Provides practical direction for final arrangements and supporting HIPAA or related authorizations.
For trust-based plans, Ryan explains how assets should be titled and whether deed work is needed to fund the trust.
Remote meetings are simple; signing still has rules
The consultation and review process can be fully remote. Signing requirements depend on the document and the state law that applies.
North Carolina
North Carolina wills, powers of attorney, healthcare directives, and trust documents have specific execution requirements. The firm gives signing instructions before the appointment and explains when in-home mobile notary signing may be available.

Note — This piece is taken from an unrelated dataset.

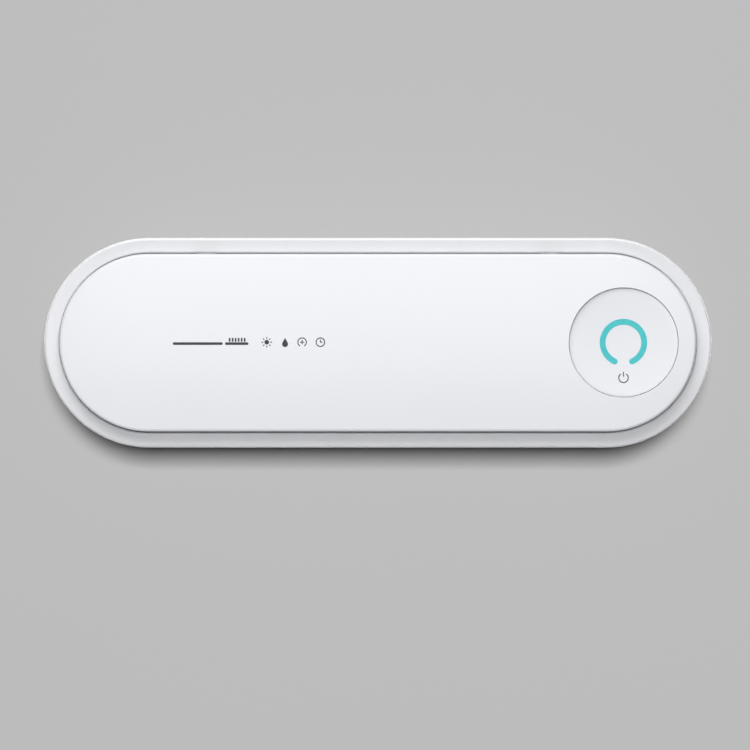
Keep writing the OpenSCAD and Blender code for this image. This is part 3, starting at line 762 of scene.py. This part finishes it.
def stage_plane(name, corners, mat):
    mesh = bpy.data.meshes.new(name)
    mesh.from_pydata(corners, [], [(0, 1, 2, 3)])
    obj = bpy.data.objects.new(name, mesh)
    scene.collection.objects.link(obj)
    mesh.materials.append(mat)
    return obj


wall_y = 0.4 * MM
wall = stage_plane("wall", [(-ROOM, wall_y, FLOOR_Z), (ROOM, wall_y, FLOOR_Z),
                            (ROOM, wall_y, ROOM), (-ROOM, wall_y, ROOM)],
                   one_sided("wall_paint", WALL_GREY, 0.9, WALL_GLOW))
floor = stage_plane("floor", [(-ROOM, -ROOM, FLOOR_Z), (ROOM, -ROOM, FLOOR_Z),
                              (ROOM, ROOM, FLOOR_Z), (-ROOM, ROOM, FLOOR_Z)],
                    one_sided("floor_paint", (0.45, 0.45, 0.45), 0.8, 0.36))
backdrop = stage_plane("backdrop", [(ROOM, -ROOM, FLOOR_Z), (-ROOM, -ROOM, FLOOR_Z),
                                    (-ROOM, -ROOM, ROOM), (ROOM, -ROOM, ROOM)],
                       one_sided("backdrop_paint", (0.5, 0.5, 0.5), 0.9, 0.34))
side_drop = stage_plane("side_drop", [(-ROOM, -ROOM, FLOOR_Z), (-ROOM, ROOM, FLOOR_Z),
                                      (-ROOM, ROOM, ROOM), (-ROOM, -ROOM, ROOM)],
                        one_sided("side_drop_paint", (0.5, 0.5, 0.5), 0.9, 0.34))
for plane, rays in ((wall, ("glossy", "transmission", "shadow")), (floor, ("diffuse", "glossy", "shadow")),
                    (backdrop, ("diffuse", "glossy", "transmission", "shadow")),
                    (side_drop, ("diffuse", "glossy", "transmission", "shadow"))):
    for ray in rays:
        setattr(plane, "visible_" + ray, False)


def receivers(name, objects):
    group = bpy.data.collections.new(name)
    for obj in objects:
        group.objects.link(obj)
    return group


wall_only = receivers("lit_wall", [wall])
rim_only = receivers("lit_rim", [frame_shell])
cover_only = receivers("lit_cover", [cover_shell])
all_but_wall = receivers("lit_object", [o for o in scene.collection.all_objects
                                        if o.type == "MESH" and o != wall])


def aim(obj, at, target):
    obj.location = at
    obj.rotation_euler = (Vector(target) - Vector(at)).to_track_quat("-Z", "Y").to_euler()


def lamp(name, at, target, power, size, only, gloss=1.0):
    """Softbox that lights one group of objects."""
    data = bpy.data.lights.new(name, "AREA")
    data.energy = power
    data.specular_factor = gloss
    data.shape = "RECTANGLE"
    data.size, data.size_y = size
    obj = bpy.data.objects.new(name, data)
    scene.collection.objects.link(obj)
    aim(obj, at, target)
    obj.visible_camera = False
    obj.light_linking.receiver_collection = only
    return obj


def direction(azimuth, elevation, distance):
    """A point round the object: azimuth 0 is in front, positive to the right."""
    a, e = math.radians(azimuth), math.radians(elevation)
    return Vector((math.sin(a) * math.cos(e), -math.cos(a) * math.cos(e), math.sin(e))) * distance


middle = Vector((0, -COVER_FRONT, 0))
lamp("wall_light", direction(1, 6.8, 3), (0, 0, 0), 370, (0.6, 0.6), wall_only)
lamp("key", middle + direction(-8, 48, 1.1), middle, 12.0, (1.0, 0.8), all_but_wall)
lamp("edge_light", middle + direction(0, 82, 0.9), middle, 1.6, (1.0, 0.2), rim_only)
lamp("lip_light", middle + direction(0, -97, 0.9), middle, 1.0, (1.0, 0.2), cover_only)
lamp("front_fill", middle + direction(0, 8, 1.8), middle, 6.6, (1.4, 0.9), all_but_wall, 0.5)
lamp("low_fill", middle + direction(0, -52, 1.0), middle, 4.2, (1.2, 0.4), all_but_wall, 0.6)
lamp("back_fill", direction(150, 4, 1.2), (0, 0, 0), 9.0, (0.9, 0.6), all_but_wall)
lamp("back_side", direction(-140, 10, 1.2), (0, 0, 0), 6.0, (0.9, 0.6), all_but_wall)

world = bpy.data.worlds.new("studio")
scene.world = world
world.use_nodes = True
world.node_tree.nodes["Background"].inputs["Color"].default_value = (1, 1, 1, 1)
world.node_tree.nodes["Background"].inputs["Strength"].default_value = 0.07

camera_data = bpy.data.cameras.new("camera")
camera_data.lens = 150
camera_data.sensor_width = 36
camera = bpy.data.objects.new("camera", camera_data)
scene.collection.objects.link(camera)
CAMERA_X, CAMERA_DISTANCE, CAMERA_Z = -0.9 * MM, 1033 * MM, -10.3 * MM
aim(camera, (CAMERA_X, -CAMERA_DISTANCE, CAMERA_Z), (CAMERA_X, 0, CAMERA_Z))
camera_data.clip_start = 0.01
scene.camera = camera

For clients using a revocable living trust, Ryan also explains practical trust funding steps, including real estate deed issues where applicable.
South Carolina
South Carolina estate planning documents also require careful signing, witness, and notarization procedures. Virtual planning lets the meeting happen remotely while preserving the state-specific execution steps that make the documents effective.
Clients with property or family connections in both Carolinas can address dual-state planning concerns in the same virtual workflow.
Mistakes to avoid with online estate planning
Using a generic online template
A document generator may produce forms, but it will not know your family dynamics, beneficiary issues, state-specific signing requirements, or whether your assets call for trust planning.
Assuming virtual means less legal guidance
The meeting format should be convenient, but the attorney still needs to explain your options, draft the documents, and guide signing.
Not planning for signing logistics
Estate planning documents often require witnesses, notarization, or special execution steps. Those details should be handled before the signing appointment.
Forgetting trust funding
A trust-based plan is not finished just because the trust is signed. Assets need to be coordinated with the trust, and deeds may be needed for real estate.
Leaving family members out of the process when they need context
Virtual meetings make it easier for spouses or trusted helpers to join from different locations, which can prevent confusion later.